Just 26 percent of recent adopters (those which began adopting IaaS within the past year) say that it has given them greater ability to innovate, but that figure rises to 44 percent of experienced users. Similarly, 29 percent of recent adopters say that IaaS has given them a competitive advantage, compared with 40 percent of experienced users.
Chart 6: Across EMEA, businesses are convinced of the utility of IaaS
Most businesses surveyed across the four EMEA countries agree: any progressive cloud strategy should now contain enterprise-wide IaaS, including three-quarters of those in both the UK and Germany.

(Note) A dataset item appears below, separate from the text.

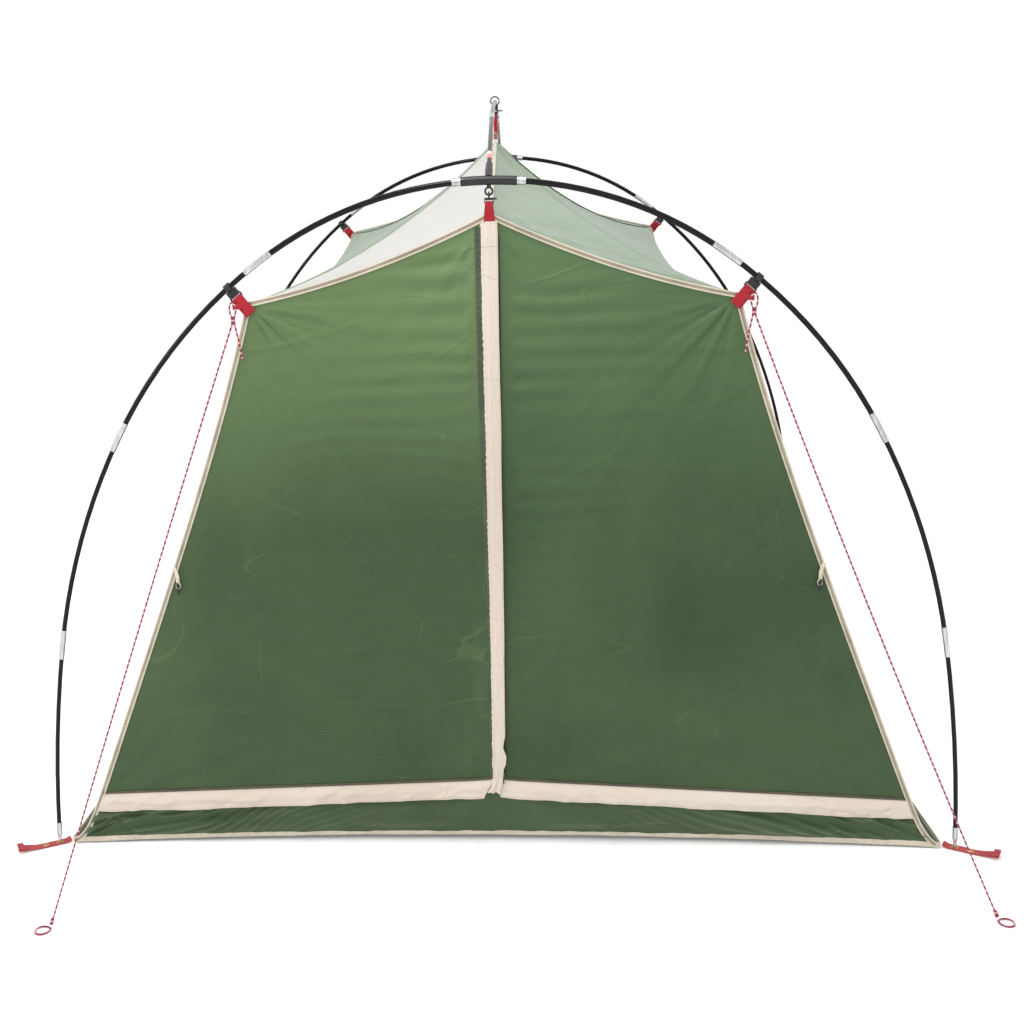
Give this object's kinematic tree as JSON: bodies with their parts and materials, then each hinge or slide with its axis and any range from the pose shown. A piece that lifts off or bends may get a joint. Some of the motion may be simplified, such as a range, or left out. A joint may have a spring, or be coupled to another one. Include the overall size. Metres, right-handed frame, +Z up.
{
  "type": "tent on poles",
  "caption": "Dome inner tent hung from two upright hoops and an arched ridge pole, with a zipped double door that folds outwards, foot webbing and guy lines.",
  "frame": {"origin": "on the ground at the centre of the footprint, without the guy lines", "axes": "+Z up, +X to the right as seen from in front of the door, the door on the -Y side"},
  "size_m": [2.3892, 2.5699, 1.7872],
  "materials": {
    "pole_fibre": "satin woven glass fibre",
    "steel": "satin",
    "black_plastic": "moulded",
    "shock_cord": "braided",
    "red_webbing": "woven webbing",
    "brass": "polished",
    "dark_green_cloth": "ripstop nylon",
    "light_green_cloth": "light nylon",
    "pale_cloth": "fine mesh cloth",
    "floor_cloth": "coated",
    "cream_tape": "woven tape",
    "zip_nylon": "coil",
    "zip_metal": "enamelled",
    "guy_cord": "braided, flecked"
  },
  "bodies": {
    "root": {"apex_hooks": "black_plastic", "foot_grommets": "brass", "foot_webbing": "red_webbing", "front_hub": "black_plastic", "front_panel_left": "dark_green_cloth", "front_panel_right": "dark_green_cloth", "front_sill": "dark_green_cloth", "ground_hem": "cream_tape", "groundsheet": "floor_cloth", "guy_knots": "guy_cord", "guy_left": "guy_cord", "guy_right": "guy_cord", "guy_tail_left": "guy_cord", "guy_tail_right": "guy_cord", "hoop_ferrules": "steel", "hoop_poles_1": "pole_fibre", "hoop_poles_2": "pole_fibre", "hoop_poles_3": "pole_fibre", "hoop_poles_4": "pole_fibre", "hub_rings": "steel", "peak_clip": "black_plastic", "peak_strap": "red_webbing", "peg_loops": "guy_cord", "pole_tips": "steel", "rear_hub": "black_plastic", "rear_wall": "dark_green_cloth", "ridge_collars": "black_plastic", "ridge_ferrules": "steel", "ridge_poles": "pole_fibre", "roof_front_left": "pale_cloth", "roof_front_right": "light_green_cloth", "roof_left": "light_green_cloth", "roof_rear_left": "light_green_cloth", "roof_rear_right": "light_green_cloth", "roof_right": "light_green_cloth", "roof_seams": "cream_tape", "seam_piping": "cream_tape", "shock_cords": "shock_cord", "shoulder_clips": "black_plastic", "side_wall_left": "dark_green_cloth", "side_wall_right": "dark_green_cloth", "webbing_tabs": "red_webbing", "zip_coil_bottom": "zip_nylon"},
    "door_left": {"door_left": "dark_green_cloth", "storm_flap": "cream_tape", "rain_flap_left": "cream_tape", "zip_coil_left": "zip_nylon"},
    "door_right": {"door_right": "dark_green_cloth", "rain_flap_right": "cream_tape", "zip_coil_right": "zip_nylon"},
    "slider_upright": {"slider_upright": "zip_metal"},
    "slider_left": {"slider_left": "zip_metal"},
    "slider_right": {"slider_right": "zip_metal"},
    "puller_upright": {"puller_upright": "zip_metal"},
    "puller_left": {"puller_left": "zip_metal"},
    "puller_right": {"puller_right": "zip_metal"},
    "tie_left": {"tie_tape_left": "cream_tape", "toggle_left": "black_plastic"},
    "tie_right": {"tie_tape_right": "cream_tape", "toggle_right": "black_plastic"}
  },
  "joints": [
    {"name": "door_left_fold", "type": "hinge", "parent": "root", "child": "door_left", "pos_m": [0, -1.0456, 1.518], "axis": [-0.5673, 0, -0.8235], "range_deg": [0, 95]},
    {"name": "door_right_fold", "type": "hinge", "parent": "root", "child": "door_right", "pos_m": [0, -1.0456, 1.518], "axis": [-0.5673, 0, 0.8235], "range_deg": [0, 95]},
    {"name": "upright_zip", "type": "slide", "parent": "door_left", "child": "slider_upright", "axis": [0, 0, 1], "range_m": [0, 1.25]},
    {"name": "bottom_zip_left", "type": "slide", "parent": "root", "child": "slider_left", "axis": [-0.9986, 0, -0.0535], "range_m": [0, 0.86]},
    {"name": "bottom_zip_right", "type": "slide", "parent": "root", "child": "slider_right", "axis": [0.9986, 0, -0.0535], "range_m": [0, 0.86]},
    {"name": "upright_puller_swing", "type": "hinge", "parent": "slider_upright", "child": "puller_upright", "pos_m": [0.0144, -1.045, 0.192], "axis": [0, 1, 0], "range_deg": [-15, 15]},
    {"name": "left_puller_swing", "type": "hinge", "parent": "slider_left", "child": "puller_left", "pos_m": [-0.04179, -1.045, 0.15315], "axis": [0, 1, 0], "range_deg": [-20, 20]},
    {"name": "right_puller_swing", "type": "hinge", "parent": "slider_right", "child": "puller_right", "pos_m": [0.04179, -1.045, 0.15315], "axis": [0, 1, 0], "range_deg": [-20, 20]},
    {"name": "tie_left_swing", "type": "hinge", "parent": "root", "child": "tie_left", "pos_m": [-0.746, -1.054, 0.722], "axis": [0, 1, 0], "range_deg": [-60, 60]},
    {"name": "tie_right_swing", "type": "hinge", "parent": "root", "child": "tie_right", "pos_m": [0.746, -1.054, 0.722], "axis": [0, 1, 0], "range_deg": [-60, 60]}
  ]
}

UK and German businesses are feeling the business benefits of IaaS most strongly. Improved security was reported by 53 percent of UK enterprises and 56 percent of their German counterparts, while 38 percent of those in the UK experience enhanced system availability and uptime, along with 43 percent of those in Germany—the highest figures in the region.
The majority of EMEA organizations also agree that migration to IaaS is no more challenging than any other server changeover, and that the technology can compete with on-premises infrastructure on crucial criteria: customization, scalability, speed and availability.
Chart 7: How thoughts on customization differ across EMEA
It is in Saudi Arabia that businesses are more likely to favour their in-house systems. Nearly a third (30 percent), for example, feel that the scalability of IaaS falls behind that of on-premises solutions, compared with 15 percent or less of businesses in the UK, Italy and Germany. And about a quarter say that IaaS cannot match the customization offered by their on-premises systems, compared with just 10 percent of German organizations.
However, like their peers elsewhere in EMEA, companies in Saudi Arabia, clearly recognize the benefits of adopting IaaS: 61 percent believe that moving to IaaS has significantly cut their ongoing maintenance costs, and 60 percent say that businesses that are not investing in IaaS will increasingly find themselves struggling to keep pace with businesses that are.